From Manx Soc vol IV,VII & IX



SPEAKING of Wales he says :-Near this is Mona (Anglesey) called by the Britons also Mon, Tyr, Mon, and Ynis Dowyll, or the shady island, and by the Saxons Nonege. More to the north lies that Mona mentioned by Caesar, in the midway, as he says between Britain and Ireland. Ptolemy calls it Xonceda quasi Mon-eitha, i.e., if I may be allowed, a conjecture, furthur Mona, to distinguish it from the other Mona; Pliny Monabia, Orosius, Mevania, and Bede Menavia secunda, where he calls Mona, or Anglesey, Menavia prima, and both British Islands. In these authors, however, we have by mistake Mevania.

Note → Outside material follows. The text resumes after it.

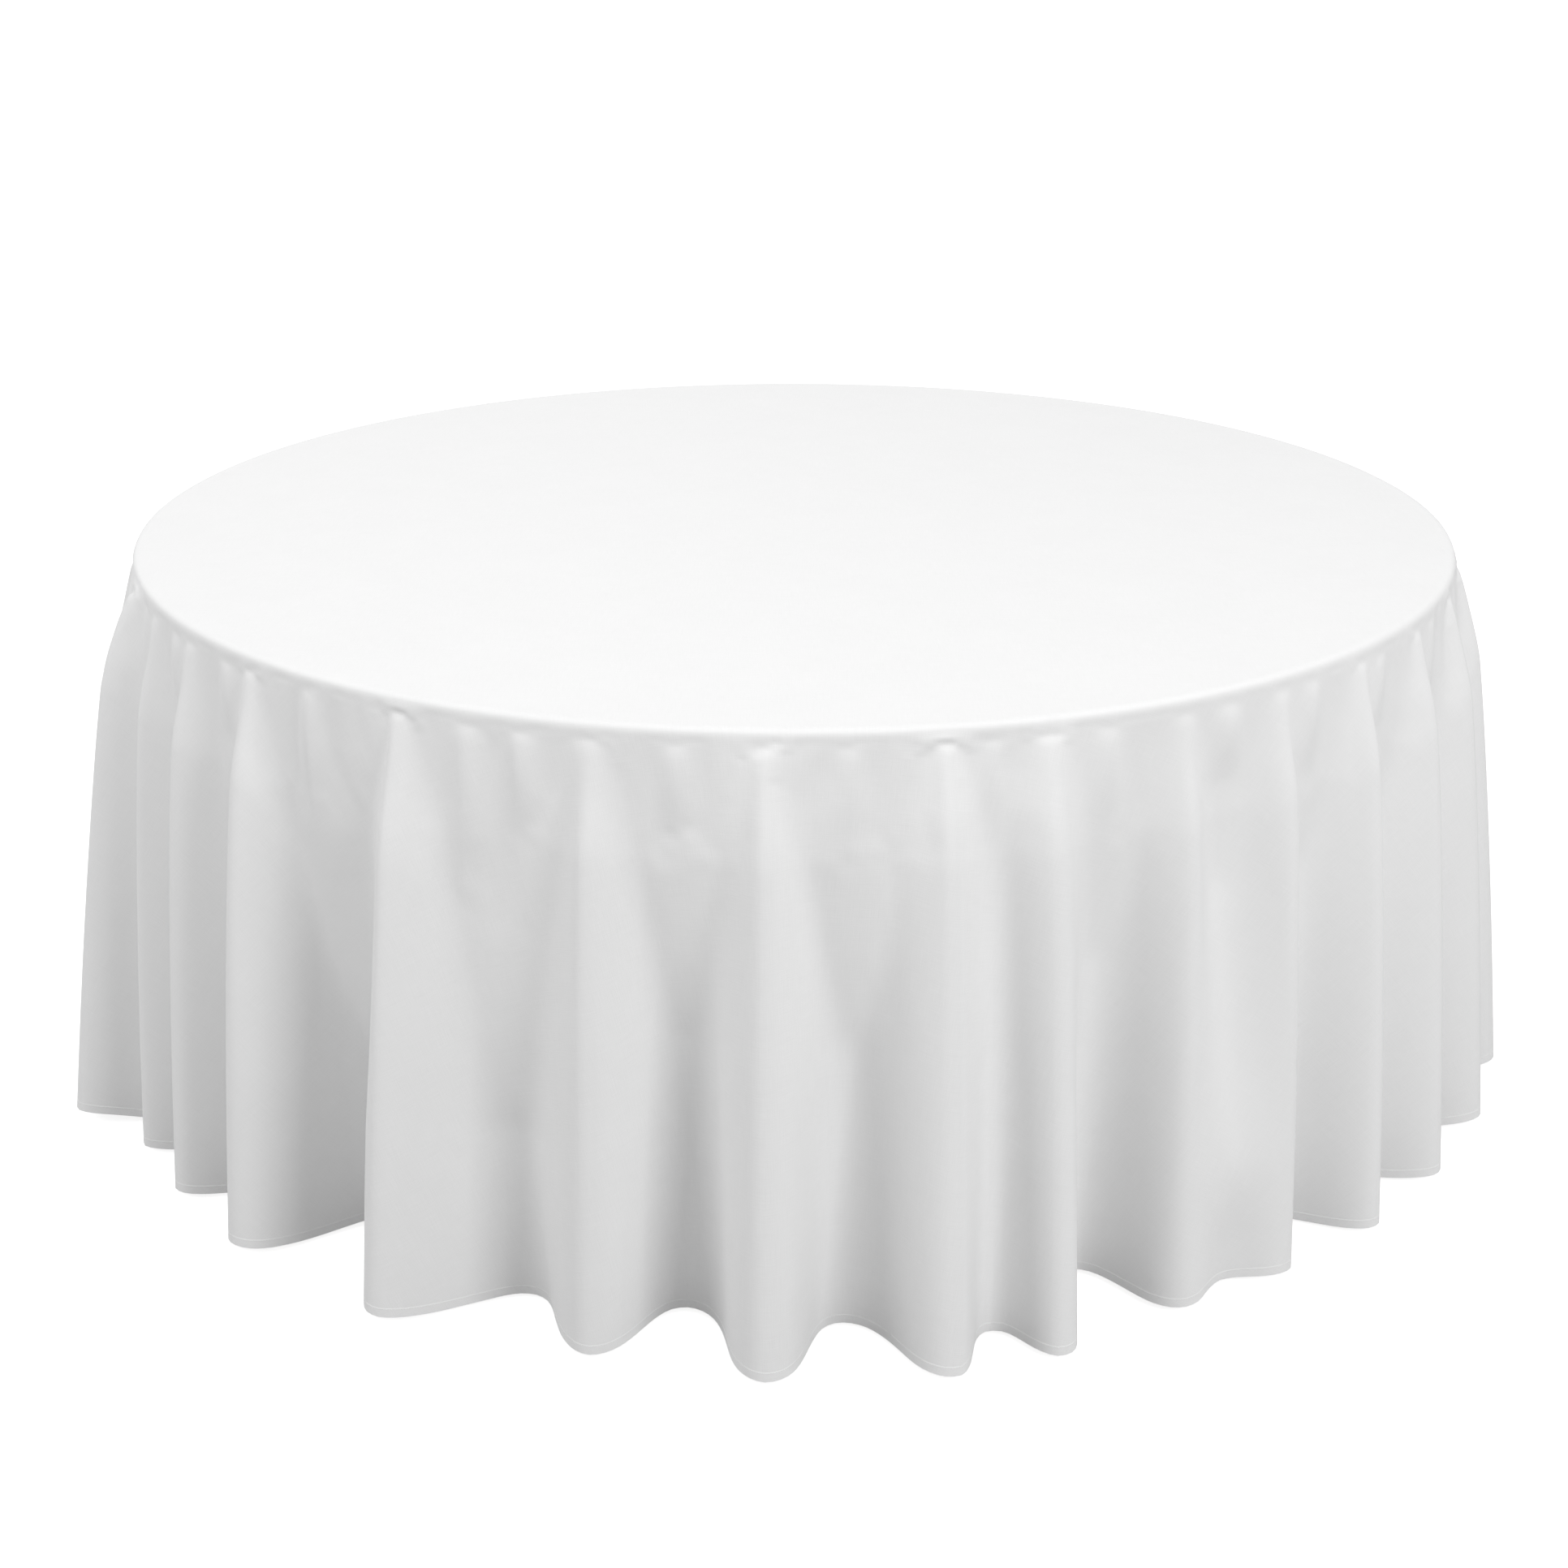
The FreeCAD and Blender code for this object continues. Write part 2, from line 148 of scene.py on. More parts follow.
def running_sum(values):
    """Trapezoid sums along each row, from 0."""
    parts = (values[:, 1:] + values[:, :-1]) / 2 / FOLD_STEPS
    return np.concatenate([np.zeros((len(values), 1)), np.cumsum(parts, axis=1)], axis=1)


def folded_ring(folds, crest_radius, flank, crisp, peak, length):
    """A closed wavy line round the table with a given total length.

    folds has the angle, the extra radius and the gathered cloth of each crest. flank is how wide each
    fold's side is in metres. Returns the cloth's own angle, the radius and the angle in space along
    the line.
    """
    angles, offsets, gathered = folds.T
    gaps = np.diff(np.append(angles, angles[0] + 2 * math.pi))
    ends = np.append(angles + gathered, angles[0] + gathered[0] + 2 * math.pi)
    here = crest_radius + offsets
    after = np.roll(here, -1)
    between = smooth(np.linspace(0, 1, FOLD_STEPS + 1))[None, :-1]
    swing = fold_swing(np.minimum(0.5, flank / (gaps * crest_radius)), crisp, peak)
    lean = LEAN * -np.sin(angles + gaps / 2)

    def line(amount):
        along = running_sum(np.cos(amount * swing))
        inward = -running_sum(np.sin(amount * swing))
        depth = inward[:, :-1] / min(inward.min(), -1e-9)
        size = gaps * (here + after) / 2 / (along[:, -1] - gaps * inward.mean(axis=1))
        theta = angles[:, None] + gaps[:, None] * (along[:, :-1] / along[:, -1:] + lean[:, None] * depth)
        radius = here[:, None] + (after - here)[:, None] * between + size[:, None] * inward[:, :-1]
        radius, theta = radius.ravel(), theta.ravel()
        x, y = radius * np.sin(theta), -radius * np.cos(theta)
        x, y = np.append(x, x[0]), np.append(y, y[0])
        return radius, theta, np.concatenate([[0], np.cumsum(np.hypot(np.diff(x), np.diff(y)))])

    low, high = 0.0, STEEPEST
    for _ in range(HALVINGS):
        amount = (low + high) / 2
        radius, theta, travelled = line(amount)
        if travelled[-1] < length:
            low = amount
        else:
            high = amount
    if gathered.any():
        wanted = np.diff(travelled[::FOLD_STEPS]) * np.diff(ends) / gaps
        low, high = np.zeros((len(gaps), 1)), np.full((len(gaps), 1), STEEPEST)
        for _ in range(HALVINGS):
            amount = (low + high) / 2
            radius, theta, travelled = line(amount)
            short = (np.diff(travelled[::FOLD_STEPS]) < wanted)[:, None]
            low, high = np.where(short, amount, low), np.where(short, high, amount)
    own = np.empty(len(radius) + 1)
    for i in range(len(angles)):
        part = slice(i * FOLD_STEPS, (i + 1) * FOLD_STEPS + 1)
        whole = travelled[(i + 1) * FOLD_STEPS] - travelled[i * FOLD_STEPS]
        own[part] = ends[i] + (ends[i + 1] - ends[i]) * (travelled[part] - travelled[i * FOLD_STEPS]) / whole
    return own, np.append(radius, radius[0]), np.append(theta, theta[0] + 2 * math.pi)


def seated_ring(folds, stand, flank, crisp, peak, length):
    """A folded line whose crests stand out by stand, or less where the valleys would leave the table."""
    tight = TABLE_RADIUS + CLOTH_LIFT

    def depth(out):
        ring = folded_ring(folds, tight + out, flank, crisp, peak, length)
        return tight + out - ring[1].min(), ring

    inside, ring = depth(stand)
    if inside >= stand:
        return ring
    low, high = 0.0, stand
    for _ in range(SEAT_HALVINGS):
        out = (low + high) / 2
        inside, ring = depth(out)
        if inside > out:
            low = out
        else:
            high = out
    return ring


def read_ring(phi, ring):
    """Radius and angle in space of the ring where the cloth's own angle is phi."""
    own, radius, theta = ring
    p = (phi - own[0]) % (2 * math.pi) + own[0]
    return np.interp(p, own, radius), np.interp(p, own, theta) + (phi - p)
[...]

Nennius, who passes under the name of Gildas, calls it Eubonia, and Manaw, the Britons Menaw, the natives Manning, we English the Isle of Man. " It lies as Giraldus Cambrensis describes it, in the midway between the north of England and Ireland, occasioning no small dispute among the ancients to which of the two it belonged. The dispute was at last thus settled. As venomous creatures were found upon trial to live here, it was unanimously adjudged to the Britons." The natives, however, in language and manners come nearer the Irish, but with a small mixture of Norwegian.